Thursday 4 April 2013

MD Welcome to the Punch / Trance


A James McAvoy east London based double bill. The city is the star - beautifully lit and rendered in each - but there's a clear winner in content. 

For all it's ambition - and star quality - Welcome to the Punch is po-faced run of the mill cops and robbers which, with its maverick officer, dubious managers and cursory female characterisation is very similar in plot to The Sweeney. Except nowhere near us much fun. No "get your trousers on you're nicked", Plan B in his pants or car chase through an Essex caravan site here - the Tarintinoesque grandma stand-off being the only snatch of invention.

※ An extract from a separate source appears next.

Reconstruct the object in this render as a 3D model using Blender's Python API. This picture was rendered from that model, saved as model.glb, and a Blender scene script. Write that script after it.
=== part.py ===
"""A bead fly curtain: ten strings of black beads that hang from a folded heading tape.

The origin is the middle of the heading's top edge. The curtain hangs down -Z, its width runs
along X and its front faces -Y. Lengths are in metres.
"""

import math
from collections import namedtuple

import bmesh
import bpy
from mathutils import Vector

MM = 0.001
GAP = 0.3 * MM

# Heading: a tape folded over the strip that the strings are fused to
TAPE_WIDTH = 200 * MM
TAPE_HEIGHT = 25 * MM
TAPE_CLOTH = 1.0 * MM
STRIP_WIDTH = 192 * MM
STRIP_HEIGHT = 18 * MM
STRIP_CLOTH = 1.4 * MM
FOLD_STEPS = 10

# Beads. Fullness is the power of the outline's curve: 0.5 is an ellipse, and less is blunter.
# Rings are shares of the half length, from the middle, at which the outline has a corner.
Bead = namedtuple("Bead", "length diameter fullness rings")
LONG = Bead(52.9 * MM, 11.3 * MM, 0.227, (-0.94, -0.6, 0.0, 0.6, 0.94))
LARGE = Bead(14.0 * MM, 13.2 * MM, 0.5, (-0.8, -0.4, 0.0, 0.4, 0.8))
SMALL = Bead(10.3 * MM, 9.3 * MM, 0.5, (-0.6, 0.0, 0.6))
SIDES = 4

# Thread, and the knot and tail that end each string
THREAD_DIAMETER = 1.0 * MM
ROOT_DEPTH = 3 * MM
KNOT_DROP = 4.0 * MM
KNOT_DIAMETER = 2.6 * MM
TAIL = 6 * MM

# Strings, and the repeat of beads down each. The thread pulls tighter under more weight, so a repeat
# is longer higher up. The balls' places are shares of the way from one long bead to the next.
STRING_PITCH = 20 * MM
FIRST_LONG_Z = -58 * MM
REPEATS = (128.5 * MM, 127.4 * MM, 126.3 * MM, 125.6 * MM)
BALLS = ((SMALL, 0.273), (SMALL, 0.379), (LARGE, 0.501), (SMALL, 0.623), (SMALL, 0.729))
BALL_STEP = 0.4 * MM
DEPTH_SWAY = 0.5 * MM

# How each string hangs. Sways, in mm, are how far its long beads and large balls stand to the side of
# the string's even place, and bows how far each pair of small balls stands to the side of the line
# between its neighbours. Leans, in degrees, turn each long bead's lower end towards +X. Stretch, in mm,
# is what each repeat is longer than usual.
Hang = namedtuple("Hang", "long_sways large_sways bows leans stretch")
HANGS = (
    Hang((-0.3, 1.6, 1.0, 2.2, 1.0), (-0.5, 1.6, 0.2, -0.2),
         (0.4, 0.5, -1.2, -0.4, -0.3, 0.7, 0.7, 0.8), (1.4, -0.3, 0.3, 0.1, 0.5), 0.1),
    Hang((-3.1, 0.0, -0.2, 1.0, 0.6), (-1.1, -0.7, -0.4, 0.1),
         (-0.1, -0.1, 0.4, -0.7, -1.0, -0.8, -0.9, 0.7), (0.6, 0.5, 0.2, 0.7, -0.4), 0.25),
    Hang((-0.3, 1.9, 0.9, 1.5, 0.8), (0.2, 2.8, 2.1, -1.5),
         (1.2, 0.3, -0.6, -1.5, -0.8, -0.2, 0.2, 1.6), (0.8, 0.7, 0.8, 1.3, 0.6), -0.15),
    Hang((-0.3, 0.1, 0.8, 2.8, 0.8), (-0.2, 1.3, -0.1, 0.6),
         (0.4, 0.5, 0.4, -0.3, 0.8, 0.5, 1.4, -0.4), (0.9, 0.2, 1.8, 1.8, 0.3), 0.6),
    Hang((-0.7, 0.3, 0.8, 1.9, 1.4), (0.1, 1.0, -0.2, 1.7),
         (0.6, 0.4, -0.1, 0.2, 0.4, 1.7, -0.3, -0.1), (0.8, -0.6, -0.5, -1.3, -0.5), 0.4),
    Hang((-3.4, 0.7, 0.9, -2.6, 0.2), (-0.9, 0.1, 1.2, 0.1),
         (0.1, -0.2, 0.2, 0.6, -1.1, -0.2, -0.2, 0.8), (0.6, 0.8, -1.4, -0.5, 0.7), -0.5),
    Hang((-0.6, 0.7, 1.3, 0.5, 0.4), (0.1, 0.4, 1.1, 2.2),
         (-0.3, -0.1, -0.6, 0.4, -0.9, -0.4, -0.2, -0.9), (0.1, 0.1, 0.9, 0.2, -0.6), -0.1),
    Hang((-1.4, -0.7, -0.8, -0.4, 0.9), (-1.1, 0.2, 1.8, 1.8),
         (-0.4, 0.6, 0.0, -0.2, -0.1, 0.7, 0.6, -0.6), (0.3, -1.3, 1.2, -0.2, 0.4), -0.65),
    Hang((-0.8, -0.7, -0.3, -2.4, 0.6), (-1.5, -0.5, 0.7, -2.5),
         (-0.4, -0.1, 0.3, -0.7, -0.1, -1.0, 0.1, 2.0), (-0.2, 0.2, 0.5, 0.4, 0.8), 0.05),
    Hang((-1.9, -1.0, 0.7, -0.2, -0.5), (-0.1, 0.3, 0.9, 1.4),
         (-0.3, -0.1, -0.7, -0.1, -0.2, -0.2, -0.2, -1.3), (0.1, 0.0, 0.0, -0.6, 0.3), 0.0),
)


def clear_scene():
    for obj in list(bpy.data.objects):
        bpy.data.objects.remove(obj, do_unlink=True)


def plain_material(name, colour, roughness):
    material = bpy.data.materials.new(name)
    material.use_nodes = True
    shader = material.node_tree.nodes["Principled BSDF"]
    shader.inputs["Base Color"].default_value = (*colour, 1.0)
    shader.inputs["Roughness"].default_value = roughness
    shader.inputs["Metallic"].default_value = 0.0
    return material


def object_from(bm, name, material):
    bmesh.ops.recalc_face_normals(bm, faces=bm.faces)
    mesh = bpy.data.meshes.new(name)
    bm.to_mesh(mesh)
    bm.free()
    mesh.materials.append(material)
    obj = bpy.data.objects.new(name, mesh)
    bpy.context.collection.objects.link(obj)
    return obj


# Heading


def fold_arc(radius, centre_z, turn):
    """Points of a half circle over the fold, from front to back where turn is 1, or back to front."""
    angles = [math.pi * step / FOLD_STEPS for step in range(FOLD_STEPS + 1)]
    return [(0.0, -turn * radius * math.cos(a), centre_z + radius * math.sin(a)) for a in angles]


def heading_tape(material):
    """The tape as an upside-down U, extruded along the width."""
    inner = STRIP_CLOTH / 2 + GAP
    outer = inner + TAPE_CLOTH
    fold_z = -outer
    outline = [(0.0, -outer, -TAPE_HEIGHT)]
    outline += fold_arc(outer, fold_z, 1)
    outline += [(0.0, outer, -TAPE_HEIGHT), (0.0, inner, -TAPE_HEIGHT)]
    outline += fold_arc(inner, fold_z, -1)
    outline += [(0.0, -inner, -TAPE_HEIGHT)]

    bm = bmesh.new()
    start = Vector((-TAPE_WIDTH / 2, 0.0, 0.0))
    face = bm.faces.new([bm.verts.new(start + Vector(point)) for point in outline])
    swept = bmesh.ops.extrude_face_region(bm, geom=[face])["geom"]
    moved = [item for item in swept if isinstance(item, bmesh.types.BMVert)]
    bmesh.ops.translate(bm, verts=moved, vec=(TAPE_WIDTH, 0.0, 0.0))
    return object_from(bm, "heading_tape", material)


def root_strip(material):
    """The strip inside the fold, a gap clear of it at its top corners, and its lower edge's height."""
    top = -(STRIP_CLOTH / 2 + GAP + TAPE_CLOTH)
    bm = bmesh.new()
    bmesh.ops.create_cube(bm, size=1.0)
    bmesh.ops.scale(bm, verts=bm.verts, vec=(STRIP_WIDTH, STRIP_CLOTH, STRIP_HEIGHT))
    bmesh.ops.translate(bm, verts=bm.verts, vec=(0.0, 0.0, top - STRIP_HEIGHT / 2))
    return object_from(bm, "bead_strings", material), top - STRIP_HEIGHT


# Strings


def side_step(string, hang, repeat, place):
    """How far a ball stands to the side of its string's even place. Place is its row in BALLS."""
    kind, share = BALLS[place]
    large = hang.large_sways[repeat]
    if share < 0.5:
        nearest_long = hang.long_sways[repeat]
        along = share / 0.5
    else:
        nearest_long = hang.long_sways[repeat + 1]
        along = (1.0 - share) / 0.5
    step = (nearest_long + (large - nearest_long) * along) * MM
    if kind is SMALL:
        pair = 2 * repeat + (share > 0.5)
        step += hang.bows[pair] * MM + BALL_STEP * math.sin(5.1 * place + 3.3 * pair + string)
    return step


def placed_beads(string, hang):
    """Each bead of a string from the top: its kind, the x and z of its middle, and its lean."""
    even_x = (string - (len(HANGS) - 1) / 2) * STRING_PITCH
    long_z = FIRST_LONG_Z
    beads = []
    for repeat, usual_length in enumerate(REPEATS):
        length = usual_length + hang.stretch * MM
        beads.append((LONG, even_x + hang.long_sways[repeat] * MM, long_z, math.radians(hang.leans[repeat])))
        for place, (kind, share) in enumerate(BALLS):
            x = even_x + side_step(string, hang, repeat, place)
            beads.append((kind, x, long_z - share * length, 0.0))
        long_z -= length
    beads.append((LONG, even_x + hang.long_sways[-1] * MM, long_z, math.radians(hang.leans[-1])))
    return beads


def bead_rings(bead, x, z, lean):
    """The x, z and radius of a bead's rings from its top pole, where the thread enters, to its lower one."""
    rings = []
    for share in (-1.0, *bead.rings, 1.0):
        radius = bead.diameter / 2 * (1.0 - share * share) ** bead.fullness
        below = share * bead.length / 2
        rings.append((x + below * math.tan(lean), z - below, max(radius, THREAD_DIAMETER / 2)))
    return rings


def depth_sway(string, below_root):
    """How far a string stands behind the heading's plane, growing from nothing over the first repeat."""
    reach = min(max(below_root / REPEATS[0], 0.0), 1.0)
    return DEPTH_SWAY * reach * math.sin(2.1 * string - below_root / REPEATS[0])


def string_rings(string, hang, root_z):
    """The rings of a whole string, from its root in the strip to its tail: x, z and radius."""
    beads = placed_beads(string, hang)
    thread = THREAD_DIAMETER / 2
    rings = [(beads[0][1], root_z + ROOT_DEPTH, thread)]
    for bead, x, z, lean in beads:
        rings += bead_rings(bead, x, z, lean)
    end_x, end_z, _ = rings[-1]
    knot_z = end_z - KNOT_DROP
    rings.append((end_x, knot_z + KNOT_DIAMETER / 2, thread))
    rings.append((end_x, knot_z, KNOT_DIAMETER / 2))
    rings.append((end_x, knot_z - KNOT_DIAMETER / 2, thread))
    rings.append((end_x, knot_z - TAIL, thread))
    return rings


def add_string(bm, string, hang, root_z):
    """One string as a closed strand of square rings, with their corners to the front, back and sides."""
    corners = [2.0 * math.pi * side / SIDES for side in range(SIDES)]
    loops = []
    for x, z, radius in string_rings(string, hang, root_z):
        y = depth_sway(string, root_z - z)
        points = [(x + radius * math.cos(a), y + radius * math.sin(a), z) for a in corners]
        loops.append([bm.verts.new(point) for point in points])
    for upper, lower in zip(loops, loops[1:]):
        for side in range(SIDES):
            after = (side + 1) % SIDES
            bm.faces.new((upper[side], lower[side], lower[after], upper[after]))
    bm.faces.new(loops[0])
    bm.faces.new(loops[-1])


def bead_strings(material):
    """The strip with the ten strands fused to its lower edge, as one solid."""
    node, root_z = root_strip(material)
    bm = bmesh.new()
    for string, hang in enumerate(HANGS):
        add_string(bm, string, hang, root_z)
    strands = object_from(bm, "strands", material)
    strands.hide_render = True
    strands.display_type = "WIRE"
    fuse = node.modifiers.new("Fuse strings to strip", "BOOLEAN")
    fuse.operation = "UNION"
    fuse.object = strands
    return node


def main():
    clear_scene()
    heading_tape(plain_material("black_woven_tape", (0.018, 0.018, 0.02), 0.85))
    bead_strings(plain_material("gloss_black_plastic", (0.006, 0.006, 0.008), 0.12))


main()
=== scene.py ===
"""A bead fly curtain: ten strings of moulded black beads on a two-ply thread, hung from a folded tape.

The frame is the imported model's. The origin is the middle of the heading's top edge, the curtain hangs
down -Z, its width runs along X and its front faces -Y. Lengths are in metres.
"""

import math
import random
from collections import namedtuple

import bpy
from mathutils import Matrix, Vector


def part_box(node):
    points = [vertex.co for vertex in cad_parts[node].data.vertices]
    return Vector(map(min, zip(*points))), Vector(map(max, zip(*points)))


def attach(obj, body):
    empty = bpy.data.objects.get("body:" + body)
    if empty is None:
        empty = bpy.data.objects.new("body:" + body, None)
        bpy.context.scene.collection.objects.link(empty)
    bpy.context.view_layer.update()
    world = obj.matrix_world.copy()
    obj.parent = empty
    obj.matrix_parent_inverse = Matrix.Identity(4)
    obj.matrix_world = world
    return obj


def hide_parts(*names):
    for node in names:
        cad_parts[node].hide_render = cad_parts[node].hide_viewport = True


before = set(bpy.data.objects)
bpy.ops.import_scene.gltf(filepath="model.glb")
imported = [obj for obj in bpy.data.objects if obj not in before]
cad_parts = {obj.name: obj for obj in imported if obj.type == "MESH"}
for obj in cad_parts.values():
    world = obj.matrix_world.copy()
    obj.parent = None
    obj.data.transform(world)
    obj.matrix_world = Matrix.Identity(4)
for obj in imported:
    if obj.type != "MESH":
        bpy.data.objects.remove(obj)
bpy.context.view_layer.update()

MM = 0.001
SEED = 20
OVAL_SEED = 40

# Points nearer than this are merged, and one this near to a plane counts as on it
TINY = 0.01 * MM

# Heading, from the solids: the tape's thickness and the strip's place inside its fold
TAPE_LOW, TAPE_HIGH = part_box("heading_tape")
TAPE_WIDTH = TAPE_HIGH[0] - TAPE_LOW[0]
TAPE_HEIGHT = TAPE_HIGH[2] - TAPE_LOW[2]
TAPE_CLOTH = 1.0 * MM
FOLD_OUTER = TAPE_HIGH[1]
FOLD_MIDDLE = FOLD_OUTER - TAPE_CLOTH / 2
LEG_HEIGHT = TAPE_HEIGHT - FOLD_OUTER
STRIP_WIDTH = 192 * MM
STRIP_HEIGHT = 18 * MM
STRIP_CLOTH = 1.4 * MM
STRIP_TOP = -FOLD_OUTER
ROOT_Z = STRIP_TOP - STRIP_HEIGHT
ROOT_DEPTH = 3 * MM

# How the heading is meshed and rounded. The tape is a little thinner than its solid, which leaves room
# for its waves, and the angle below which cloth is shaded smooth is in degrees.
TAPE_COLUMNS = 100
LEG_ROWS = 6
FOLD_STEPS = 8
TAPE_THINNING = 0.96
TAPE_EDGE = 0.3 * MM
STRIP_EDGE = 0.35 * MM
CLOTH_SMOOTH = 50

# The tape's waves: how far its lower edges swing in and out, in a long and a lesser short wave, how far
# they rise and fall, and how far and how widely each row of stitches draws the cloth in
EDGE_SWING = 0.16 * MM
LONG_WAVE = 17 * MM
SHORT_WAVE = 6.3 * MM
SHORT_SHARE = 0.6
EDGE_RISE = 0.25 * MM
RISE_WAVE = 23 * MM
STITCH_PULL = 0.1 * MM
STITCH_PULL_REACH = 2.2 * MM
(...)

Trance is a more nuanced, stylish and interesting movie. Undoubtedly flawed and with extraordinary jolts of violence and nudity, it riffs on some classic Danny Boyle tropes and asks some interesting questions about memory and manipulation.

Three people, who it's hard to care about but nevertheless hold our attention, bluff and tussle amongst themselves with a spectacularly non-sensical Goya McGuffin just about holding the pieces together. 

The leads give it all - Rosario Dawson's is a particularly brave performance. And Boyle does attempt to flesh out some characterisation of the rest of the heist gang rather then the expendable goons we normally get. 

It's clever, contrived and ultimately farcical but a grand ride all the same.